In dealing with the issue, Smith aligned with the UK Supreme Court’s 2020 decision in Unwired Planet v. Huawei. Once a valid UK patent is deemed infringed and essential to a standard, Smith ruled, “the freedom to impose terms regarding the licensing of entirely untested and worldwide intellectual property rights exists.”
As for what Apple owes Optis, the trial court ordered the US tech giant to pay $5.13 million annually, up front and for five years, for a total of $25.65 million in prospective royalties.
Smith set the figure by taking the annual rate for a worldwide license for the total stack of 4G SEPs of $1.35 billion, then calculating that Optis had only a relevant share of 0.38 percent of that in relation to the licenses that Apple required. Looking backward, Smith said Apple also owed Optis $30.78 million, covering infringement from 2017 until the date of the judgment.
With interest added, Smith’s findings left Apple on the hook in the UK for approximately $62 million — more than Apple proposed but significantly less than what Optis believes it is entitled to.
— ‘Deferred for consideration’ —
In US litigation, Optis has thus far fared better, but its case there remains in limbo.
It sued Apple in the Eastern District of Texas and won twice at trial. Jurors in 2020 awarded the SEP owner $506 million for Apple’s infringement of five US patents, but a damages-only retrial was later ordered by Judge Rodney Gilstrap, who called into question whether the amount awarded was Frand.
In May 2022, the second jury lowered the award to Optis to $300 million.
Apple went to the US Court of Appeals for the Federal Circuit to seek review of the district court's blessing of this latter verdict and for the findings of infringement by the first jury, while Optis cross-appealed the decision to order a second trial at all.
Briefing was stayed in August 2023 in deference to the UK proceedings — which would moot the US case by rendering Apple a licensee of the US patents — but that stay was lifted in March 2024 and briefing completed one month later. Apple promptly moved to reinstate the stay, but in June the court issued an order indicating that the request was “deferred for consideration.”
Since that time the docket has more or less been dormant.
The parties were asked to confirm their availability for oral arguments between December 2024 and May 2025, but a hearing on the cross-appeals remains unscheduled.
A request last week by MLex for clarification on the status of proceedings went unanswered by the Federal Circuit.
— Hold up, hold out ‘inevitable’ —
In the UK, the parties are now geared up for five straight days of appeal court argument.
Expect Optis this week to heavily criticize Smith for glossing over implementer hold out when considering the comparable licenses submitted by Apple and whether that hold out was, in turn, rewarded in the form of a discount from a beleaguered patent owner.
The trial judge had given short shrift to those concerns.
Among his findings were that “a certain degree of hold up and hold out is to be expected as inevitable,” that such tactics are “intrinsic to any hard commercial negotiation for a license,” and that hold up and hold out are “normal manifestations of parties seeking to negotiate an outcome that serves their own interests.”
Apple will undoubtedly take issue with that as well, albeit from an opposing viewpoint.

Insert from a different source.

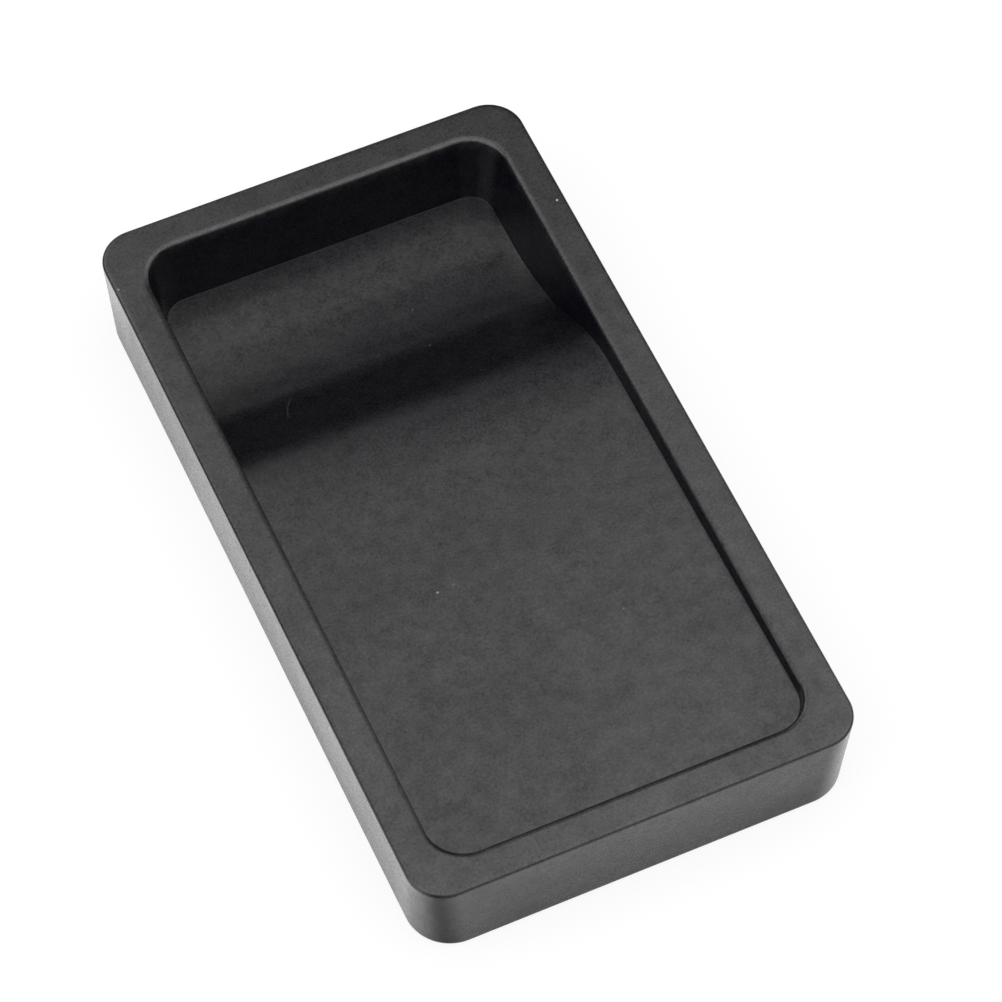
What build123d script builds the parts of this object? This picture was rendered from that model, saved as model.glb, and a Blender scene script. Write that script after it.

Before Smith, Apple unsuccessfully argued that Optis had unduly delayed negotiations and refused to offer a license on Frand terms, in an abuse of its dominant position.
Also likely to face substantial pushback from both parties this week will be Smith’s “unpacking” of comparable licenses, which in many instances involved lump-sum payments, and his valuation of SEPs in proportion to the overall standard “stack” — in this case, since its inception, 2G GSM, 3G UMTS and 4G LTE.
While the UK Court of Appeal is already grappling with other high-profile SEP disputes (see here and here), those cases have less to do with the assessment of Frand terms, in their current procedural posture, and more to do with whether SEP owners can be forced to accept a global Frand determination sought and secured by an standard implementer in the UK.
That said, the parties in those cases will undoubtedly be paying close attention to this week’s hearing.
Should the Court of Appeal find that Ericsson and Nokia cannot avoid requests by Lenovo and Amazon, respectively, for UK-ordered global Frand determinations, then how the UK courts arrive at those determinations will be of paramount importance for SEP owners and their bottom line.
The difference, at least for Optis, could be worth billions of dollars.